Hormuz disruption triggers multi-commodity shock as India rewires fertilizer and energy supply chains

The ongoing West Asia conflict has triggered a structural disruption in global trade flows, with the Strait of Hormuz effectively choked, impacting not just fertilizers but energy, chemicals, agri cargo and containerized trade.
Tanker traffic through Hormuz has dropped sharply, with over 150 vessels anchored and transit falling near zero at peak disruption, directly affecting nearly 20% of global oil and gas flows.
For fertilizers, the impact is deeper. The region accounts for ~44% of global urea exports, 27% ammonia and 47% sulphur trade, making supply chains highly vulnerable. India, the world’s largest urea importer, is now shifting sourcing to Russia, Morocco, Belarus and China to secure kharif demand.
Cross-commodity disruption:
LNG flows disrupted, impacting fertilizer production and industrial fuel supply
LPG consumption in India down 17% YoY due to delayed cargoes and stranded vessels
Oil prices crossing $100–150/bbl range amid supply shock
Sulphur supply (≈45% Gulf share) disrupted, affecting fertilizers, chemicals and metal processing
Shipping has entered a high-risk phase, with container rates rising up to 4x on Gulf routes, cargo rerouting, and severe delays across ports.

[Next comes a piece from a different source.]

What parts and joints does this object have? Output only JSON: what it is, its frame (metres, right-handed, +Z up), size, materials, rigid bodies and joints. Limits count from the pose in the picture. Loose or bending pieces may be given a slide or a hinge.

Operational impact on logistics:
Transit times extended by 7–15 days due to rerouting via Cape of Good Hope
Vessel waiting time increasing due to congestion and war-risk clearance
Freight and insurance costs sharply elevated
Bulk and agri exports facing shipment uncertainty
Strategic shift underway:
India diversifying fertilizer sourcing beyond Gulf dependence
Increased spot procurement of LNG and alternate fuels
Inventory build-up to cushion supply shocks
Exploration of non-traditional trade corridors and payment mechanisms
Future risks :
Fertilizer prices already surging globally, with spikes up to 100–150% in some markets
Global food production at risk, with potential yield drops up to 50% if supply tightens further
Prolonged disruption could trigger inflation and commodity shortages across Asia
The crisis is no longer limited to fertilizers—it is evolving into a multi-commodity logistics shock, forcing India and global markets to permanently rethink sourcing, routing and supply chain resilience.